Il problema di fondo è che tutte le efferatezze commesse nel
nome del capitalismo sono considerate deprecabili «effetti collaterali»,
come le bombe che in Iraq o in Afghanistan colpivano i civili innocenti,
e comunque accadimenti ineluttabili. Così il fatto che l'amministrazione
di George W. Bush stia ricattando il governo del Costarica per istituire
in quel paese una super scuola di polizia che controlli il disagio crescente
delle masse povere del continente, magari con i metodi crudeli usati dai
militari latinoamericani formati a Fort Benning o nella «Escuela
de las americas», non interessa più né all'informazione
di quella che fu la borghesia illuminata, né alla politica rinunciataria
di parte di quella che fu la sinistra italiana.
Anzi crea fastidio come l'appello del grande poeta argentino Juan Gelman
che, dopo aver ritrovato la nipote partorita dalla nuora desaparecida e
data in adozione dagli aguzzini della dittatura alla famiglia di una poliziotto
di Montevideo, ora insiste con un appello via internet perché l'opinione
pubblica internazionale costringa il presidente uruguaiano Battle a impegnarsi
a ritrovare i resti della nuora in una delle tante fosse comuni sorte in
America latina negli anni `70. Le fosse comuni come gli squadroni della
morte o il terrorismo di stato, erano gli «effetti collaterali»
dell'Operazione Condor, una delle più spietate campagne di repressione
contro qualunque opposizione, messa in atto dalla fine della seconda guerra
mondiale ad oggi, e voluta in America Latina, negli anni `70, dal presidente
nordamericano Richard Nixon.
All'Operazione Condor si deve fra l'altro il genocidio, negli anni
`80 delle popolazione Maya in Guatemala, l'ultimo sfregio del secolo dopo
quello nazista. I dati che il rapporto Onu «Memoria del silenzio»

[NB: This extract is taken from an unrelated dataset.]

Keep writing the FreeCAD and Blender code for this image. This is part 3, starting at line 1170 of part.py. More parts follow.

ha documentato, solo tre anni fa, sono agghiaccianti: duecentomila morti,
trentamila desaparecidos, seicentoventisette massacri accertati, quattrocento
villaggi scomparsi dalla carta geografica, quasi tremila fosse comuni.
Il rapporto documentò anche la complicità del governo di
Washington nel genocidio tanto che Bill Clinton volò a Città
del Guatemala per chiedere scusa agli eredi dei Maya. E' per storie indecenti
come questa che Bush junior osteggia e rifiuta il Tribunale penale internazionale.

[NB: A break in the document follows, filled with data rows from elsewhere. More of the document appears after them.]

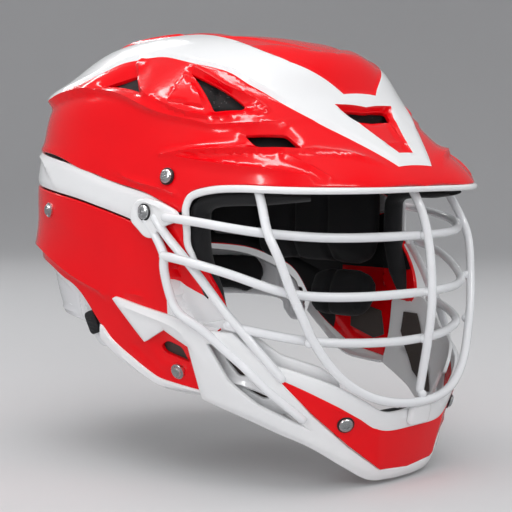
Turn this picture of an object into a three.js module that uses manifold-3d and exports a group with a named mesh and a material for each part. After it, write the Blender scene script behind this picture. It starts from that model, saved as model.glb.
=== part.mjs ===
// Lacrosse helmet: a moulded two-part shell with a brim, a padded liner, a welded wire face
// cage, a chin guard and a sliding rear cradle. Millimetres, +Z up. The origin is the middle of
// the wearer's head, the face looks along -Y, and +X is the wearer's left.
import * as THREE from 'three';
import { mergeVertices } from 'three/addons/utils/BufferGeometryUtils.js';
import Module from 'manifold-3d';

const wasm = await Module();
wasm.setup();

// ---------------------------------------------------------------- driving dimensions
const SHELL_WALL = 3.2;
const SEAM = 0.4; // clear gap left between neighbouring pieces
const WIRE_RADIUS = 2.7;
const WIRE_SIDES = 8;
const SCREW_HEAD_RADIUS = 4.2;
const SCREW_SHANK_RADIUS = 2.2;
const SNAP_RADIUS = 4.6;
const ROUND_SIDES = 12;
const CRADLE_LIFT = -7; // how far the rear cradle lies inside the outer form

// The outer form as level sections, from the crown down: height, reach forwards, reach
// backwards, half width, squareness of the front half and of the rear half.
const LEVELS = [
  [135, 0, 0, 0, 2.0, 2.0],
  [131, 60, 52, 36, 2.0, 2.0],
  [120, 100, 74, 66, 2.3, 2.1],
  [104, 115, 95, 85, 2.6, 2.2],
  [86, 124, 110, 98, 2.6, 2.3],
  [62, 148, 114, 103, 2.9, 2.4],
  [38, 172, 117, 107, 3.4, 2.4],
  [10, 172, 116, 108, 3.4, 2.4],
  [-20, 172, 111, 106, 3.4, 2.4],
  [-50, 171, 101, 102, 3.2, 2.4],
  [-80, 166, 86, 95, 3.0, 2.4],
  [-110, 160, 74, 84, 2.8, 2.4],
  [-140, 154, 64, 74, 2.8, 2.4],
];
const BROW_REACH = 128; // front reach of the liner, which has no brim

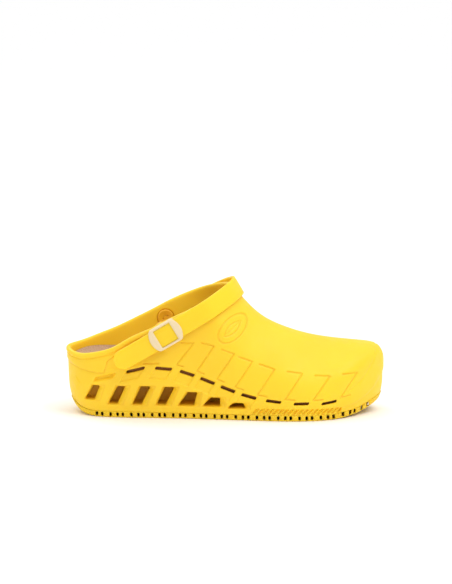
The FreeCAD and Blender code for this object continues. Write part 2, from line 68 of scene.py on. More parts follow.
LEVELS = [  # height, how far heel and toe stand in, tuck of the sides
    (-1, 8.5, 8, 3.2), (15, 2.8, 2, 0.4), (32, 0.8, 0.2, 0), (52, 0.3, 0.2, 0), (90, 1, 1.5, 0),
    (128, 1, 4, 0),
]
RIDGE = [  # x, height of the ridge, its side offset, sharpness of the arch
    (-150, 175, 0, 0.02), (-90, 165, 0, 0.024), (-51, 150, 0, 0.0255), (-20, 132, 0, 0.0245),
    (0, 117, 0, 0.0255), (12, 103.5, 0, 0.0265), (24, 90.3, 0.5, 0.0245), (35, 81.8, 1, 0.021),
    (50, 74.5, 2, 0.016), (70, 67.9, 4, 0.0135), (95, 63.4, 6, 0.0115), (118, 60.9, 7.5, 0.01),
    (130, 58.4, 8, 0.01), (138, 53, 8.5, 0.01), (150, 40, 9, 0.01),
]
RIM = [  # x, height of the collar's edge on the outer and on the inner side
    (-150, 61, 62), (-137, 57.5, 58.5), (-128, 55, 58.5), (-112, 56.5, 63), (-96, 61.2, 69),
    (-81, 70, 76), (-64, 78, 84.5), (-51, 85, 91.5), (-30, 95, 101), (-12, 104.5, 108),
    (5, 113.5, 113.8), (18, 121, 121), (60, 140, 140), (150, 170, 170),
]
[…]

Ho ricordato questi accadimenti tante volte e anche in una lettera
a Mieli che mi aveva chiamato in causa nella sua rubrica. Purtroppo di
questo terrorismo di stato tanto recente e ancora incombente nella società
che viviamo, quella della «guerra continua», pochi si vogliono
ricordare forse perché più inquietanti di molte efferatezze
del comunismo.
L'esercizio della verità, il rispetto della memoria, la forza
inconfutabile di certe realtà non sono convenienti e quindi vanno
elusi. Con buona pace dell'etica dell'informazione.